>I would suggest that you work with someone to help you distill your thoughts into something that won't confuse those who will be hearing your story during the appeal.

Alas I don't have anybody. That's what I had to do everything myself and without experience...
You are not out in the cold here. If you will please allow me to interject my opinion, you are well spoken and quite capable of the level of expertise that is expected of a claimant. And in all the years that I did work with unemployment I very rarely saw anyone whose situation was improved by the intervention of an attorney. I have always said, attorneys are smart people and they can look at the unemployment laws. But very few of them have any more expertise in those laws and the whole agency procedures than a layman. Because frankly, it doesn't pay much at all, and what pittance of money the attorney would get from a case isn't worth becoming an expert. The claimant is expected to be inexperienced. Just listen to what they ask you and answer as honestly as you can. Just the facts, no personal extras. They have certain things they are looking for, and their questions will go in this direction. If you try to throw in things that are NOT helpful, they'll tell you, they won't let you ramble. There's no liklihood you'll "say the wrong thing" and hang yourself unless you're really dumb! As I said, you did not set out to commit fraud.

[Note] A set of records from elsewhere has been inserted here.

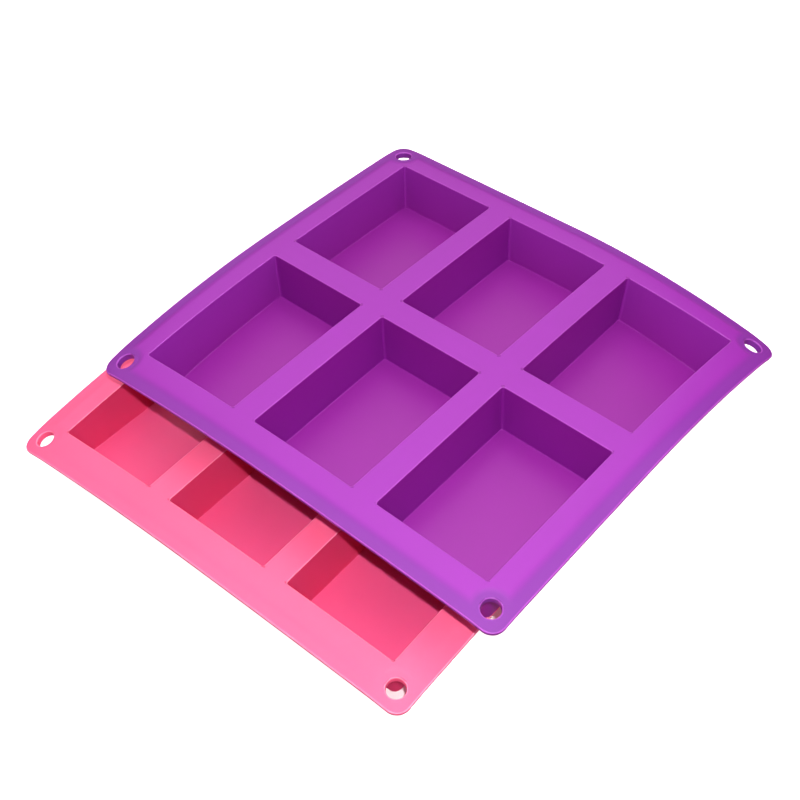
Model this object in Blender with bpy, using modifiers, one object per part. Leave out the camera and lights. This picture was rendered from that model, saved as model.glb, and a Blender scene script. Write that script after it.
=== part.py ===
"""Two silicone soap moulds, one lying across the other.

Each mould is a single soft moulding: a thin sheet with rows of straight-sided cavities sunk in
it, a stepped-down lip all round and a hanging hole in each corner.  The lower mould stands with
its cups flat on the bench.  The upper one lies across it, shifted and turned a little, and lifts
straight off.  Metres, +Z up, origin on the bench under the middle of the pair's footprint.
"""
import bmesh
import bpy
from math import cos, hypot, pi, radians, sin
from mathutils import Matrix, Vector

# Cavities, one for each bar of soap
CAVITY_WIDTH = 0.055       # along X, at the rim
CAVITY_LENGTH = 0.0794     # along Y, at the rim
CAVITY_DEPTH = 0.0240
CAVITY_DRAFT = 0.0015      # how far a wall leans in on its way down
CAVITY_CORNER = 0.0012     # radius of the upright inside corners
COLUMNS = 3
ROWS = 2

# Sheet that carries the cavities
COLUMN_RIB = 0.0126        # between neighbouring columns
ROW_RIB = 0.0133           # between neighbouring rows
SIDE_FLANGE = 0.0160       # from the outer columns to the outline
END_FLANGE = 0.0162        # from the outer rows to the outline
SILICONE = 0.0022          # thickness of the sheet, the walls and the floors
OUTLINE_CORNER = 0.0064
LIP_WIDTH = 0.0042         # flat lip along the outline
SHOULDER_WIDTH = 0.0036    # slope between the lip and the raised frame
LIP_DROP = 0.0005          # how far the lip lies below the frame

# Hanging holes
HOLE_DIAMETER = 0.008
HOLE_TO_EDGE = 0.0086
EYELET_DIAMETER = 0.015    # thicker ring of silicone round each hole
EYELET_DEPTH = 0.0010      # how far that ring stands below the sheet

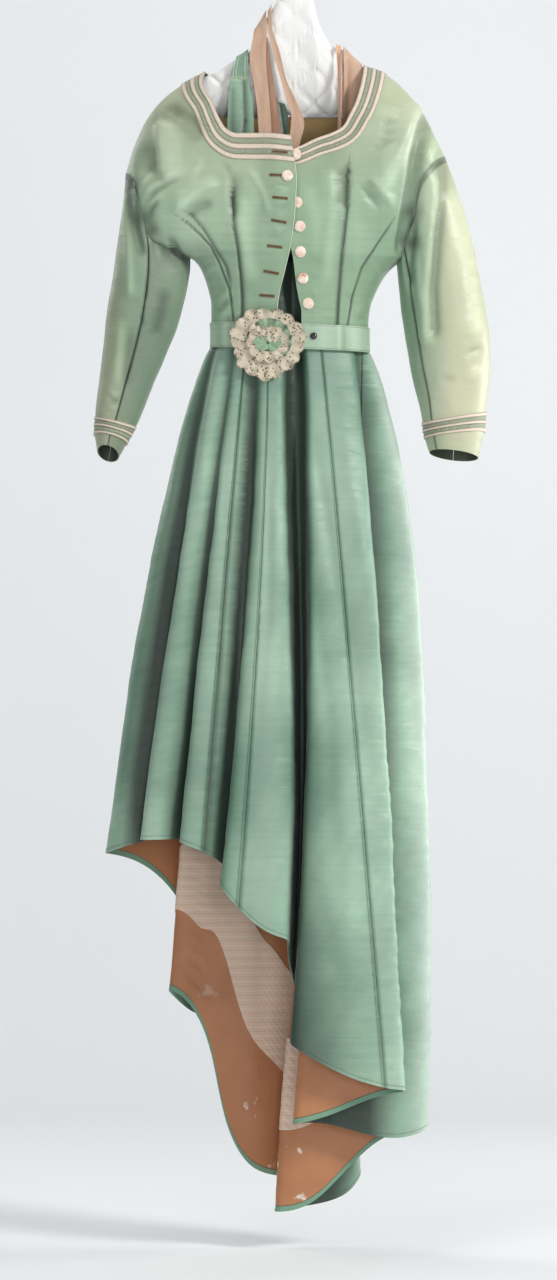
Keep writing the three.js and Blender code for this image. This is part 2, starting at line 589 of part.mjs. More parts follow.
function sleeveRingPoint(side, ring, degrees) {
  const row = Object.fromEntries(SLEEVE_RINGS[side][ring].map((value, i) => [SLEEVE_COLUMNS[i], value]));
  const wrapped = ((degrees % 360) + 360) % 360;
  const turn = THREE.MathUtils.degToRad(wrapped);
  const hole = armholePoint(side, wrapped);
  if (ring === 0) {
    const [ahead, behind] = [2, 358].map((step) => armholePoint(side, (wrapped + step) % 360).point);
    const along = sub(ahead, behind);
    const away = unit(cross(hole.normal, along));
    const body = sub(hole.point, [side === 'right' ? -150 : 120, 0, -300]);
    const sign = away[0] * body[0] + away[2] * body[2] > 0 ? 1 : -1;
    return { point: add(hole.point, away, sign * ARMHOLE_GAP), normal: hole.normal };
  }
  const first = SLEEVE_RINGS[side][0];
  const chord = mix([row.outerX, 0, row.outerZ], [row.innerX, 0, row.innerZ], hole.share);
  const holeChord = mix([first[0], 0, first[1]], [first[2], 0, first[3]], hole.share);
  const bulge = sub([hole.point[0], 0, hole.point[2]], holeChord);
  const depth = lerp(-row.depth * Math.sin(turn), hole.point[1], row.hole);
  const tilt = ring >= 8 ? CUFF_TILT[side] * Math.sin(turn) * (ring - 7) / 2 : 0;
  const point = add(add(chord, bulge, row.hole), [0, depth, tilt]);
  const half = [(row.outerX - row.innerX) / 2, 0, (row.outerZ - row.innerZ) / 2];
  const width = Math.hypot(...half);
  const sideways = unit(half).map((value) => (value * Math.cos(turn)) / width);
  const round = add(sideways, [0, -Math.sin(turn) / row.depth, 0]);
  return { point, normal: unit(mix(unit(round), hole.normal, row.hole * 0.5)) };
}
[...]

During the pandemic I have encountered many people who were having problems with their claim. The one I mentioned earlier, who had sent in very confusing proofs and inadequate evidence of self employment comes to mind. When she allowed me to look at her claim, I opened the screen and found 35 unopened emails from the agency requesting more information, explaining what they needed, and finally, since she never provided the requested information, declaring her ineligibile and overpaid. At which point, the drama began! At her hearing she described her situation in detail to a pleasant young man about her grandchildren's age, and was eventually approved and backpaid.

They are not in business to hang you. As I said, your situation IS NOT unusual or particularly skeevy. They see all sorts of things, thousands of situations, you have no idea of the volume we are talking about. I will guess that a whole lot of people have filed and received claims for self-employment affected by the pandemic and now are having trouble verifying it.

And I also encountered another person who was so anxious that they kept calling and kept calling the agency, as well as trying to hire attorneys and talking to all sorts of people on line after being told they had been found ineligible and been overpaid by xxxx dollars. Of course, each time, they talked to someone different after waiting for hours and heard something slightly different. The regular claims workers are not involved with adjudication and are not very helpful about information about overpayment collection.

And this was in California, by the way. After one of the calls, she received another call, though she had not yet had her hearing, telling her that she was going to have to pay back this certain amount, and she could begin by sending in a cash payment to this certain post office box. Thankfully, she recognized the voice as the worker she had tried to ask questions to the week before. She reported this to the agency with my encouragement. Her overpayment was resolved in her favor, after all this anxiety and over-reaction.

The agency has certain definite procedures they follow. As I have said, if you ultimately end up with an overpayment, it will be a long time from now after at least two appeals. At this point, in CA, you will be able to request a waiver based on your income. There will not likely be any penalties involved. These issues must be adjudicated.

And if you are required to set up a repayment plan it will be very lenient and flexible. California is considered a very "employee friendly state." This will not change simply because of the pandemic. They are used to dealing with people who are, duh, unemployed, and some of those people do not have the means to rapidly and completely repay the money, even if they've committed blatant fraud.

It is pretty easy when you are conducting a hearing to tell who may have acted from a desire to cheat the system and who is genuinely confused or mixed up about what they were supposed to have done or what it takes to qualify. One of the bell ringers is those who lawyer up and refuse to cooperate with the appeals process. While this is the thing you would want to do if accused of a crime, I repeat, this is an agency. They are not the criminal justice system and would not treat you as such.

Let us know when you have a hearing scheduled and we will try to advise you more. Meantime, pay your taxes, do not worry about having to come up with a lump sum to repay this unemployment money anytime soon at all.